Music, for example, has always been important to him. At Centre he was a principal in the Wind Ensemble, and he has also played the euphonium with the nationally competitive Bluecoats Drum and Bugle Corps.

“My time with the organization taught me what it meant to truly perfect a craft,” he says. “Most importantly, it taught me how I could so easily find happiness outside of professional success.”

Now that he lives in Chicago, he is enjoying exploring the Windy City, especially the “abundance of delicious food the city has to offer,” he notes.

Chakradhar was a double major in economics & finance and mathematics at Centre and received the Charles Campbell Economics Prize among other honors. He was also a resident director, a member of the student judiciary, an admission interviewer, and a treasurer and vice president within Phi Kappa Tau. A student-led investment firm he co-founded beat its equity benchmarks by at least 2 percent for every year it was in operation. After Centre he earned a master’s in finance at the Massachusetts Institute of Technology.

Chakradhar believes that higher education is at “an inflection point” brought about in part by the pandemic and also by other trends that affect the next generation of college students. A liberal arts education, such as he received at Centre, can benefit our society.

“Having cultivated a passion for operational strategy, decision economics, and business transformation during and since my time at Centre, I was immediately drawn to the opportunity to serve in an oversight and advisory role for the College as a trustee during this period of momentous change.”

Henry Snyder started researching the thoroughbred industry as sophomore and joined Churchill Downs right after graduating.

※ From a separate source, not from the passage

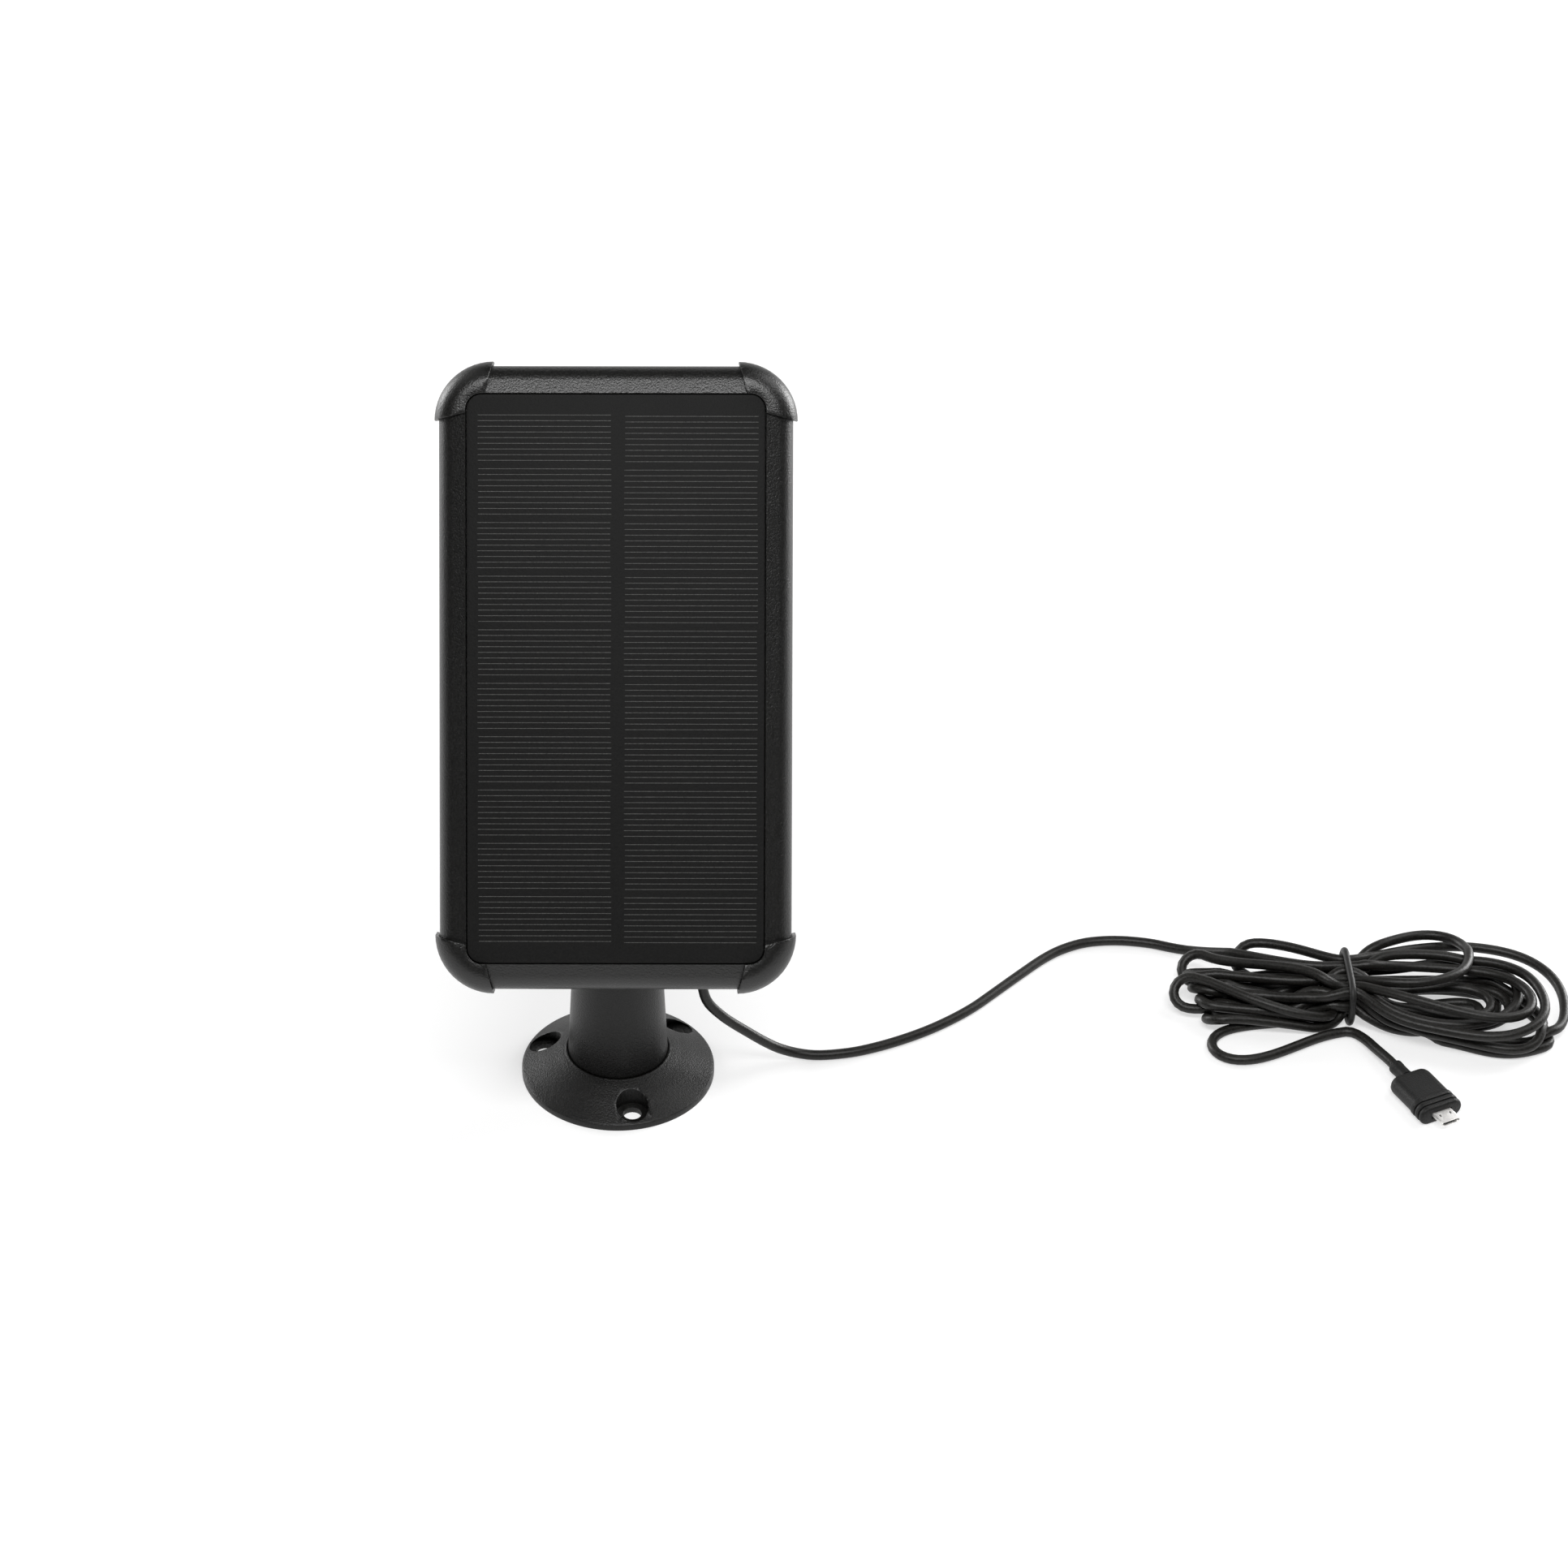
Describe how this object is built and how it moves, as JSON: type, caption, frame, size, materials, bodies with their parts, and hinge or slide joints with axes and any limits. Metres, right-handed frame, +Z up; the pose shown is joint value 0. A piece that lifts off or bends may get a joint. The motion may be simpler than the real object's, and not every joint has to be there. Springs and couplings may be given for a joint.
{
  "type": "solar charging panel",
  "caption": "Flat solar charging panel with corner caps on a swivelling and tilting post with a round screw-down base, with its charging lead and plug.",
  "frame": {"origin": "centre of the underside of the round base flange, on the surface that it is screwed to or stands on", "axes": "+Z up, out of the surface and along the post; -Y the way the panel faces; +X to the right as one looks at the panel's front"},
  "size_m": [0.367, 0.1151, 0.2285],
  "materials": {
    "black_plastic": "finely textured moulded black plastic",
    "cap_plastic": "smoother moulded black plastic, soft sheen",
    "cover_film": "matte textured cover film over dark cells",
    "silicon": "dark solar cells with fine printed lines",
    "glass_fibre": "green glass-fibre board",
    "rubber": "soft black rubber",
    "component_black": "moulded component body",
    "aluminium_can": "drawn aluminium can",
    "cord_skin": "matte dark grey cable jacket",
    "tie_wire": "plastic-coated twist wire",
    "plug_moulding": "grained over-moulded plug body",
    "steel": "zinc-plated steel",
    "nickel": "bright nickel plate",
    "nylon": "natural nylon",
    "red_skin": "red wire insulation"
  },
  "bodies": {
    "base": {"base_flange": "black_plastic", "pivot_cover": "rubber", "pivot_washer": "steel"},
    "post": {"mount_post": "black_plastic", "pivot_screw": "steel", "clamp_nut": "steel", "friction_washer_left": "nylon", "friction_washer_right": "nylon", "power_cable": "cord_skin", "cable_hank": "cord_skin", "cable_tie": "tie_wire", "cable_tail": "cord_skin", "plug_body": "plug_moulding", "plug_neck": "plug_moulding", "plug_shell": "nickel", "plug_tongue": "component_black"},
    "knob": {"clamp_knob": "black_plastic", "clamp_bolt": "steel"},
    "panel": {"pv_cover_sheet": "cover_film", "cell_string_left": "silicon", "cell_string_right": "silicon", "pv_backing_board": "glass_fibre", "front_frame": "black_plastic", "corner_cap_top_left": "cap_plastic", "corner_cap_top_right": "cap_plastic", "corner_cap_bottom_left": "cap_plastic", "corner_cap_bottom_right": "cap_plastic", "housing_gasket": "rubber", "rear_housing": "black_plastic", "housing_screw_1": "steel", "housing_screw_2": "steel", "housing_screw_3": "steel", "housing_screw_4": "steel", "housing_screw_5": "steel", "housing_screw_6": "steel", "tilt_bracket": "black_plastic", "bracket_screw_1": "steel", "bracket_screw_2": "steel", "bracket_screw_3": "steel", "bracket_screw_4": "steel", "charge_board": "glass_fibre", "board_screw_1": "steel", "board_screw_2": "steel", "inductor": "component_black", "smoothing_capacitor": "aluminium_can", "regulator_chip": "component_black", "blocking_diode": "component_black", "output_terminal": "nylon", "positive_wire": "red_skin", "negative_wire": "cord_skin", "cable_gland": "rubber", "gland_nut": "nylon", "inner_lead": "cord_skin"}
  },
  "joints": [
    {"name": "pan", "type": "hinge", "parent": "base", "child": "post", "pos_m": [0, 0, 0], "axis": [0, 0, 1], "range_deg": [-180, 180]},
    {"name": "tilt", "type": "hinge", "parent": "post", "child": "panel", "pos_m": [0, 0, 0.066], "axis": [-1, 0, 0], "range_deg": [-31.5, 58.5], "deforming": ["power_cable"]},
    {"name": "knob_turn", "type": "hinge", "parent": "post", "child": "knob", "pos_m": [0, 0, 0.066], "axis": [1, 0, 0], "range_deg": [0, 180]}
  ]
}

Currently he is director of finance and was previously part of a two-year leadership rotation program with Churchill Downs.

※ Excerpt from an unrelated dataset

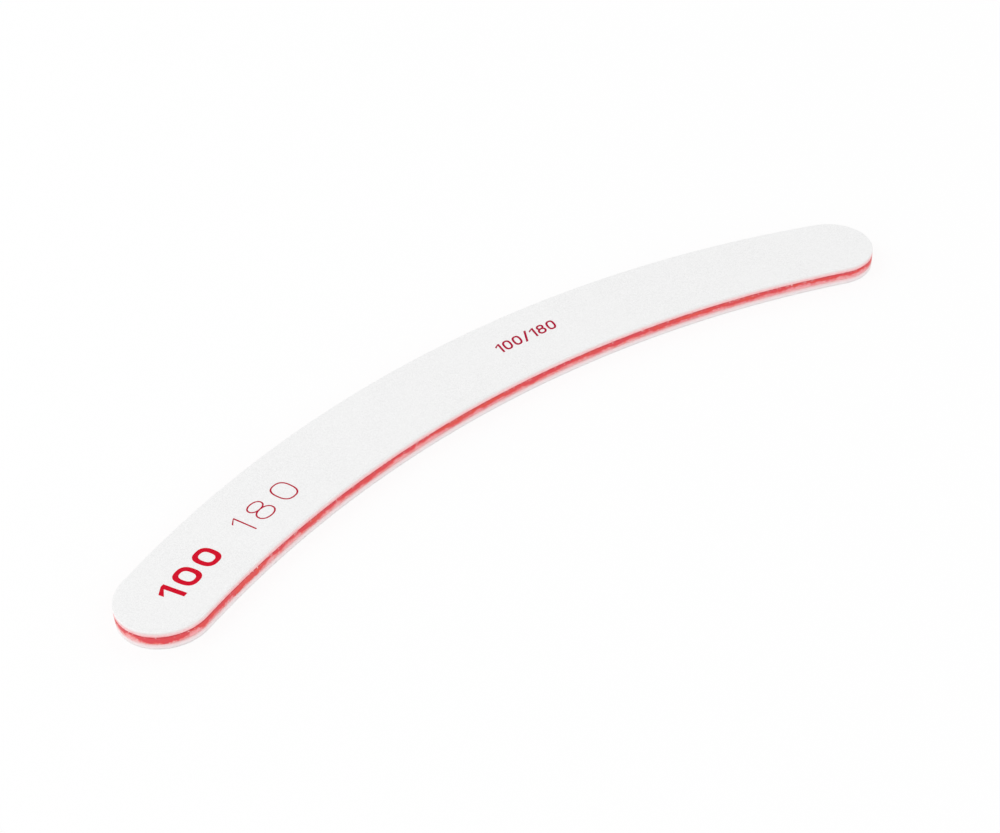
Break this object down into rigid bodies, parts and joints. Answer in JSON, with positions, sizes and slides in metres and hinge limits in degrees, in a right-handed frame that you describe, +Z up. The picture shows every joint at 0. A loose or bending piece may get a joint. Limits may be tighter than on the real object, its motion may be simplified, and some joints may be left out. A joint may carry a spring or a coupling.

“I am passionate about Kentucky and strengthening my home state,” he says. “Working in the thoroughbred industry offered me the chance to combine these two areas.”

As a “Live in Lou City Champ” a program sponsored by Greater Louisville Inc., he has a platform to share his appreciation of his native city with a wider and curious audience. On the weekend, he says, he often explores Louisville’s parks and restaurants or cheers on the University of Louisville and Louisville City, a professional soccer team.

Snyder volunteers with a several charitable organizations, and he is also an ordained ruling elder in the Presbyterian Church (U.S.A.).

In his free time, Snyder loves to travel, everywhere from an international trip to a drive to a new place in Kentucky. “Exploring the world is fascinating,” he says.

As a student, he spent a summer in France as a Brown Fellow (premier scholarship program) and later a term with the Centre-in-London program.

On campus, Snyder was a leader, serving as president of both the Student Government Association and his fraternity, Beta Theta Pi. He also was a voting member of the presidential search committee that successfully hired Milton Moreland in 2020. He did summer internships with Brown-Forman and with several Kentucky thoroughbred organizations. An economics and finance major, Snyder graduated summa cum laude and as a member of Phi Beta Kappa and the leadership honorary Omicron Delta Kappa.

He counts graduating from Centre as one of his most noteworthy accomplishments to date.

“It was earned after many late nights in the Doherty Library, lots of office hours with professors, and many formative experiences that challenged me to grow as a scholar and person,” he says.

That achievement influenced his accepting the responsibilities of a trustee. “Centre’s profound impact on my development drives my desire to serve the College as a trustee,” he says. “The opportunity to serve Centre and help strengthen our mission so that more students may have a life-changing experience is an honor.”